Equinor ASA has a market cap or net worth of $80.33 billion as of June 2, 2023. Its market cap has decreased by -30.16% in one year, which may be one factor in explaining the company’s recent decision to further investigate the financial viability of mega-project Bay du Nord, Offshore Newfoundland.
Market capitalization, or market cap, is one measurement of Equinor’s company size. The market capitalization, commonly called a market cap, is the total market value of a company’s outstanding shares and is commonly used to measure how much a company is worth. It’s interesting to note that the Norwegian State is the largest shareholder with 67%, managed by the Ministry of Trade, Industry, and Fisheries, ensuring maximum benefits are returned to the people of Norway.
Equinor is also listed on the Oslo and New York stock exchanges, ensuring broad international ownership.
Equinor’s market cap decline, the rising costs of goods and supplies, increased global inflation, and global cost increases based on supply chain challenges, could naturally add up to set in motion a course of correction in the financial management of assets, development timelines, and the re-evaluation of global projects for Equninor. This coupled with the company’s commitment to half their operated greenhouse gas emissions by 2030 relative to 2015 levels, with 90% of the cuts coming from absolute reductions, demonstrates their firm commitment to reducing emissions within their current portfolio.
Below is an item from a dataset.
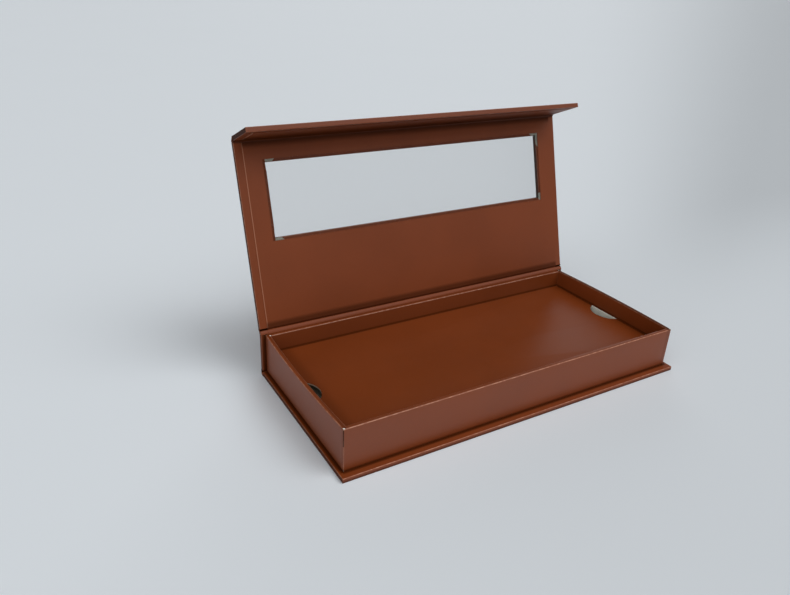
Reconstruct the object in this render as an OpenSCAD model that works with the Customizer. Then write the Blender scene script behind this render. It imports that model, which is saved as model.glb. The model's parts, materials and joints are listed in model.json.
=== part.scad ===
/* [Case] */
// overall width of the base, spine, lid and flap, along the hinge
case_width = 200; // [160:1:240]
// thickness of the greyboard in the case panels
board = 2; // [1.6:0.1:2.5]
// thickness of one layer of covering paper
paper = 0.2; // [0.15:0.01:0.25]
// radius of the paper where it turns round the edge of a board
edge_round = 0.4; // [0.25:0.05:0.45]
// width of the covering paper turned in on the inner faces
turn_in = 12; // [8:0.5:15]
// how far the base stands out past each short side of the tray
side_lip = 2.25; // [1:0.05:5]
// distance from the side edges of a panel to the edge of its inner lining
lining_inset = 4; // [2:0.25:6]
// distance from the free edge of the front flap to the edge of its lining
flap_lining_inset = 3; // [2:0.25:5]

/* [Tray] */
// outer depth of the tray, front to back
tray_depth = 88.2; // [76:0.2:120]
// height of the tray above the base
tray_height = 21.6; // [19:0.2:40]
// thickness of the greyboard in the tray
tray_board = 1.8; // [1.5:0.1:2.2]
// depth of the covering paper turned over the rim and down the inside
rim_turn = 14; // [11:0.5:15]
// width of the bare spot left by the slit in the paper at each rim corner
rim_slit = 0.7; // [0.4:0.1:0.8]

/* [Lid and flap] */
// opening of the lid in the modelled pose, counted from closed
lid_open = 106.1; // [90:0.1:150]
// opening of the front flap in the modelled pose, counted from closed
flap_open = 6.1; // [0:0.1:45]
// space between the closed lid and the rim of the tray
lid_gap = 0.3; // [0.2:0.05:0.6]
// space between the closed flap and the front of the tray
flap_gap = 1.6; // [0.8:0.1:3]
// space between the lower edge of the closed flap and the base
flap_rise = 0.3; // [0.2:0.05:0.6]
// distance from the lid's hinge edge to the window
window_from_hinge = 44; // [24:0.5:52]
// distance from the flap's crease to the window
window_from_crease = 10.9; // [10:0.1:20]
// distance from each side edge of the lid to the window
window_from_side = 14.6; // [14:0.2:40]
// how much wider the opening in the lining is than the window, on each side
lining_margin = 1.3; // [0.8:0.1:2]
// thickness of the clear film
film = 0.1; // [0.08:0.01:0.12]
// how far the film reaches under the lining, from the window's edge
film_margin = 6; // [3:0.5:8]
// width of the covering paper turned in around the window
window_turn = 9; // [8.5:0.1:9.5]
// bare length of the window's side edge at each corner, where the paper is slit
slit_side = 5.5; // [3:0.5:7]
// bare length of the window's long edge at each corner, where the paper is slit
slit_long = 3.5; // [2:0.5:7]

/* [Platform] */
// depth of the platform's face below the rim of the tray
platform_drop = 9.2; // [5:0.1:11]
// thickness of the folded card
card = 0.6; // [0.4:0.1:1]
// space between the platform and the walls of the tray
platform_gap = 0.4; // [0.3:0.1:1]
// space under the legs of the platform
platform_seat = 0.05; // [0.02:0.01:0.1]
// width of each thumb notch where it meets the edge
notch_chord = 20; // [16:0.5:26]
// depth of each thumb notch
notch_depth = 7; // [6:0.25:9]

/* [Magnets] */
// diameter of the disc magnets
magnet_diameter = 10; // [6:0.5:12]
// thickness of the disc magnets
magnet_thickness = 1; // [0.8:0.1:1.2]
// distance from the side edges of the flap to the centre of each magnet
magnet_from_side = 40; // [20:1:60]
// play around a magnet in its pocket
magnet_play = 0.1; // [0.05:0.01:0.2]

/* [Hidden] */
// one overrun serves every cut
over = 1;
// opacity of the clear film
film_alpha = 0.35;
// facets of a turned edge, of a notch and of a disc
edge_facets = 16;
notch_facets = 64;
disc_facets = 40;

// case panels: covering paper, greyboard, paper turned in
panel = board + 2 * paper;
half_width = case_width / 2;
case_depth = panel + tray_depth + flap_gap + panel;
back = case_depth / 2;
front = -back;
// outer radius of the paper where it turns up from the base to the spine
corner_round = 1.4;
// height of the hollow between the base board and the foot of the spine board
corner_slot = 1;

// tray: outer faces, inner faces and levels
wall = tray_board + 2 * paper;
tray_x = half_width - side_lip;
tray_back = back - panel;
tray_front = tray_back - tray_depth;
tray_low = panel;
rim = panel + tray_height;
floor_low = tray_low + paper;
floor_top = floor_low + tray_board;
well_x = tray_x - wall;
well_back = tray_back - wall;
well_front = tray_front + wall;

// closed lid: inner face of the covered board, and outer face
lid_low = rim + lid_gap + paper;
lid_top = lid_low + panel;
crease = front + panel;
flap_low = panel + flap_rise;

// play at the crease between lid and flap, and between their linings
crease_gap = 0.1;
flap_high = lid_low - crease_gap;

// hinge lines, standing in for the bending paper
lid_axis_out = 0.4;
lid_axis_y = back + lid_axis_out;
lid_axis_z = lid_low + panel / 2 + paper;
diagonal_share = sqrt(0.5);
flap_axis_y = crease - panel * diagonal_share;
flap_axis_z = lid_low + panel * diagonal_share;

// window: opening cut in the lid board
window_x = half_width - window_from_side;
window_back = back - window_from_hinge;
window_front = crease + window_from_crease;
window_middle = (window_back + window_front) / 2;
window_y = (window_back - window_front) / 2;
// how far the bare corners reach out from the window, and down its edge
slit_reach = 2.2;
slit_depth = 1.8;

// platform: outer faces and levels
deck_x = well_x - platform_gap;
deck_back = well_back - platform_gap;
deck_front = well_front + platform_gap;
deck_top = rim - platform_drop;
deck_card_top = deck_top - paper;
deck_low = deck_card_top - card;
leg_low = floor_top + platform_seat;
deck_middle = (deck_back + deck_front) / 2;
notch_radius = (notch_chord * notch_chord / 4 + notch_depth * notch_depth) / (2 * notch_depth);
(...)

This cumulative big picture of the financial and environmental considerations of the company would most likely lead to delays in projects currently on the board for development. At the recent EnergyNl conference in St. John’s Newfoundland, Equinor leader, Tore Løseth, country manager for Equinor Canada, spoke to a room full of industry players, business owners, workers, and stakeholders, many of whom stand to gain enormous business growth benefits from the Bay du Nord project. Tore was in the uncomfortable position of having to deliver the disheartening news that the predicted $16 billion Bay du Nord project will be delayed.
Tore Løseth said, “Bay du Nord is one of the biggest subsea development that Equinor will ever undertake both in size and investment. It’s important to make the best financial decisions at the right time to enable a successful investment. This past year, the project has seen a significant cost increase in many aspects of development. This is largely driven by increased global inflation and cost growth in the supply industry nationally and internationally. This is a trend we are seeing across our portfolio. Bay du Nord teams will now spend the next couple of years evaluating all the opportunities to make a stronger project. To do this we will work closely with our suppliers, partners, and stakeholders to improve project competitiveness while ensuring a development that provides significant benefits for Newfoundland and Labrador.”
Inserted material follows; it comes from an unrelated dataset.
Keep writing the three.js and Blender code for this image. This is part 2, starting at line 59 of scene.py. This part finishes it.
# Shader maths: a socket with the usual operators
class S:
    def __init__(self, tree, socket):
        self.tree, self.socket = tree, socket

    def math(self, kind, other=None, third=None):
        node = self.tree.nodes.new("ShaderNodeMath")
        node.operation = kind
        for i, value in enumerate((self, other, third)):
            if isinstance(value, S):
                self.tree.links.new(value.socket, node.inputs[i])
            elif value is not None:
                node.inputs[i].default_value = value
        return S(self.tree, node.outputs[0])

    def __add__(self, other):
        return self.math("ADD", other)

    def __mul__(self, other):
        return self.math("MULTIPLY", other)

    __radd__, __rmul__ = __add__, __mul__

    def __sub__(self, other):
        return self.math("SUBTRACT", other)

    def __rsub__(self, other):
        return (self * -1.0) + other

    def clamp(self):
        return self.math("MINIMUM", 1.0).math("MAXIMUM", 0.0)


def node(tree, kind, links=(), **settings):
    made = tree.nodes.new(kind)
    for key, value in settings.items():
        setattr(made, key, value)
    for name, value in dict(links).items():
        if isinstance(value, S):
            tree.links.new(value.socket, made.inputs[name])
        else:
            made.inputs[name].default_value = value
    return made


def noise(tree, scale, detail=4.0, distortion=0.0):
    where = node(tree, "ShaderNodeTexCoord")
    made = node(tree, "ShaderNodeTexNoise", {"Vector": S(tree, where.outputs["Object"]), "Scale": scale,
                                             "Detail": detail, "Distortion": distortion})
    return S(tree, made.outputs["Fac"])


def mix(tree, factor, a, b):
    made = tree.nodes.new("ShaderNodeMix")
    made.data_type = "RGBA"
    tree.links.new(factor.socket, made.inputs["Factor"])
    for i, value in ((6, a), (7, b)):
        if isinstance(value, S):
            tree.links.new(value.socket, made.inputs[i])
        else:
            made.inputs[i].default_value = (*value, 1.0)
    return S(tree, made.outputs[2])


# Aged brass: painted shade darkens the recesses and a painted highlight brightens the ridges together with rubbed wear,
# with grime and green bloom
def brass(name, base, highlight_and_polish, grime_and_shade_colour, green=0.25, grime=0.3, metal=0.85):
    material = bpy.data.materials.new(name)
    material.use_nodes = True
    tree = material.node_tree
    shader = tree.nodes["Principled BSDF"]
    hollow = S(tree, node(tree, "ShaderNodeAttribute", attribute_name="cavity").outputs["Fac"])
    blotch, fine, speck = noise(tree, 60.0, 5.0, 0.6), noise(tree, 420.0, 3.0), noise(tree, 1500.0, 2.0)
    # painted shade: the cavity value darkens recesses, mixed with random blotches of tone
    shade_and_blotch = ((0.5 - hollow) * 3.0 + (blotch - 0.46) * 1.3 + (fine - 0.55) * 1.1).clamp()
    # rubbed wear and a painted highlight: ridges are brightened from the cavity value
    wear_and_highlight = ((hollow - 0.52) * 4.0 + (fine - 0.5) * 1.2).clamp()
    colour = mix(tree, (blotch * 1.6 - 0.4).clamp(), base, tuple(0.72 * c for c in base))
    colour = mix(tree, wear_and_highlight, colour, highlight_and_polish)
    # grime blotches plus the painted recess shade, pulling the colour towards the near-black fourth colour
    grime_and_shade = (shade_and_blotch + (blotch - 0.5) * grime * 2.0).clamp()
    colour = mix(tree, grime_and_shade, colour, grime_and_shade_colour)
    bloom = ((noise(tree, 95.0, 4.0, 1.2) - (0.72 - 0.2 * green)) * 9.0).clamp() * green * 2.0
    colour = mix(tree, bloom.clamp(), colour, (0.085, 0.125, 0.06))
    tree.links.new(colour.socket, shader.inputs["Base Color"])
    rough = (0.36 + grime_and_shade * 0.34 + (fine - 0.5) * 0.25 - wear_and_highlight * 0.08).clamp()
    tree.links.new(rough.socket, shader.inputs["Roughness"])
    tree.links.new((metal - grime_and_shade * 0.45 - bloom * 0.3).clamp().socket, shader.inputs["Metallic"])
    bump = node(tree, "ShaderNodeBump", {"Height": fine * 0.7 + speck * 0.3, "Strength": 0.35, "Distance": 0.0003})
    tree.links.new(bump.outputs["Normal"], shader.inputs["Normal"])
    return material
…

The Bay du Nord project (BdN) consists of several oil discoveries in the Flemish Pass basin, some 500 km northeast of St. John’s in Newfoundland and Labrador, Canada. The first discovery was made by Equinor in 2013, followed by additional discoveries in 2014, 2016, and 2020. Bay du Nord is a mammoth project with huge opportunities for jobs, supply base, technology transfer, business growth, supply chain infrastructure, revenue, royalties, and the building of a $16 Billion energy infrastructure in the province of Newfoundland and Labrador.
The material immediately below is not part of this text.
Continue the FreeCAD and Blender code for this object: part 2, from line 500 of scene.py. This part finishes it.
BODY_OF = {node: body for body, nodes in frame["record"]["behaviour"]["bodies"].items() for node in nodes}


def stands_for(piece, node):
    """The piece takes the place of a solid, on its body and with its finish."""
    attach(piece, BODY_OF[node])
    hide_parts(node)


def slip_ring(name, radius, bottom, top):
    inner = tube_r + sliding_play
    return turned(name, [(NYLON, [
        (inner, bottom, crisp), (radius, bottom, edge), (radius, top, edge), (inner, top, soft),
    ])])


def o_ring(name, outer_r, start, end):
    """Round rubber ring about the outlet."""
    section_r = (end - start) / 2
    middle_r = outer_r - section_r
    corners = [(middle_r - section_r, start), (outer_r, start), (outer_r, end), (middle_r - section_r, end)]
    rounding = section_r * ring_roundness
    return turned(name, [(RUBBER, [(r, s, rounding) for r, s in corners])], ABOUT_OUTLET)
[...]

Tore Løseth looks to the future, “In spite of this postponement I’d like to share the exciting paths Bay du Nord will take in advancing by providing energy security with low carbon emissions. The project remains an important part of Equinor and our partner BP’s long-term development portfolio. I feel confident that even with this delay, I can illustrate what will make Bay du Nord important in the decades to come. At Bay du Nord we are living an innovation mindset focused on long-term value creation that will break new ground in a smarter and technologically advanced way. This is also the philosophy of how we optimize our oil and gas assets to reach a net-zero future. Last year Equinor published our Energy Transition Plan, a concrete plan focused on developing new energy and new industries, creating value for local communities, and how we plan to meet net zero by 2050.”
Given the world is in an energy crisis and demand for energy is incredibly high in places like Europe Newfoundland is strategically aligned to deliver energy worldwide. Given that Newfoundland’s offshore industry is established, and geopolitically stable and its proximity to markets for renewables and non-renewables is unprecedented, Newfoundland’s energy industry is globally poised to be in very high demand. It’s predicted that wind and hydrogen could put Newfoundland on the map as the world’s leader in Hydrogen. Think about that.
The energy transition is key to the new energy mix that will lead us to a sustainable net-zero future. Eqninor’s Energy Transition Plan outlines the company’s goals and strategies for transitioning to a low-carbon future. Bay du Nord will be evaluated and restructured to ensure it delivers low-carbon fuel within the critical framework of the Net Zero plan.
Here is a summary of the key points of Equinor’s Energy Transition Plan:
Equinor’s Energy Transition Plan outlines the company’s commitment to transitioning to a low-carbon future. By investing in renewable energy, such as offshore wind and hydrogen, and reducing emissions from its oil and gas operations, Equinor aims to achieve net-zero emissions by 2050. The company’s use of digitalization and artificial intelligence will help optimize its operations and reduce emissions. Equinor’s plan is an important step towards a more sustainable energy future.